DATA EXCERPT —
════════════════

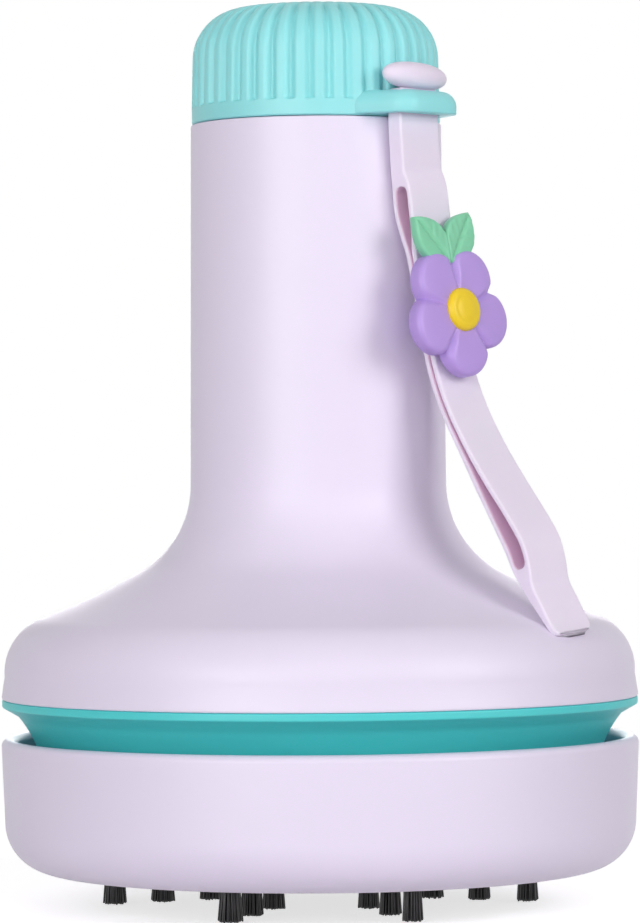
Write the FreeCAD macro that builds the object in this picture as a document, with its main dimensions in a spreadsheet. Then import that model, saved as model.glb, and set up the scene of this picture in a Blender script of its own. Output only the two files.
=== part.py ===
"""Desktop mini vacuum cleaner with a bell-shaped body, twist cap, hand strap and pull-off brush head.

Millimetres, +Z up. The origin is the centre of the plane through the bristle tips, and the strap's tab
points along +X. Each function builds one sub-part, and the sheet called Sizes drives all of them.
"""
import FreeCAD, Part
import math
import os
import re
import Sketcher

Vector = FreeCAD.Vector
Rotation = FreeCAD.Rotation
Placement = FreeCAD.Placement

doc = FreeCAD.newDocument("DeskVacuum")
sheet = doc.addObject("Spreadsheet::Sheet", "Sizes")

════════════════

WHAT IS EXPECTED —
Copy out the data shown above without altering anything.

ANSWER TO THIS EXERCISE —
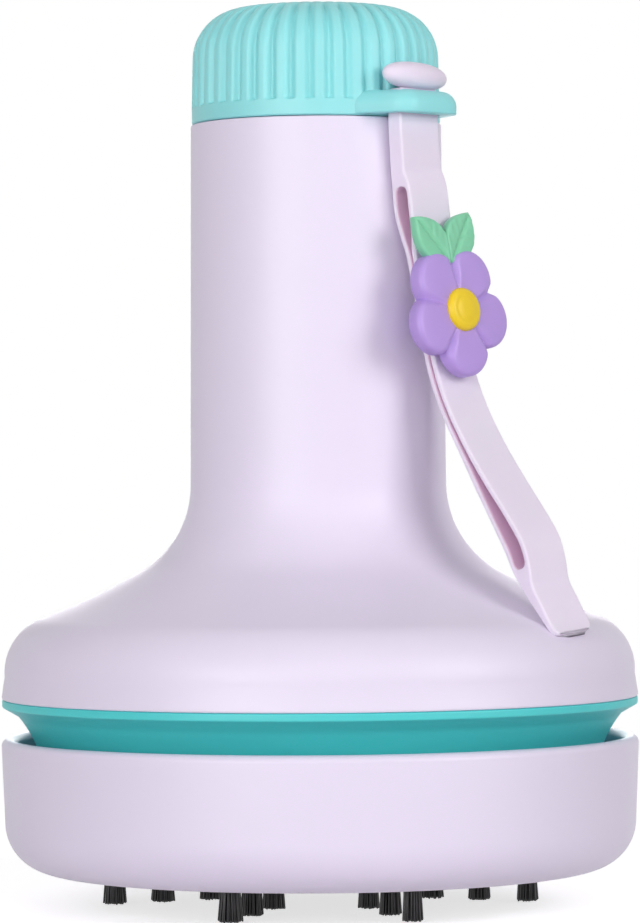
Write the FreeCAD macro that builds the object in this picture as a document, with its main dimensions in a spreadsheet. Then import that model, saved as model.glb, and set up the scene of this picture in a Blender script of its own. Output only the two files.
=== part.py ===
"""Desktop mini vacuum cleaner with a bell-shaped body, twist cap, hand strap and pull-off brush head.

Millimetres, +Z up. The origin is the centre of the plane through the bristle tips, and the strap's tab
points along +X. Each function builds one sub-part, and the sheet called Sizes drives all of them.
"""
import FreeCAD, Part
import math
import os
import re
import Sketcher

Vector = FreeCAD.Vector
Rotation = FreeCAD.Rotation
Placement = FreeCAD.Placement

doc = FreeCAD.newDocument("DeskVacuum")
sheet = doc.addObject("Spreadsheet::Sheet", "Sizes")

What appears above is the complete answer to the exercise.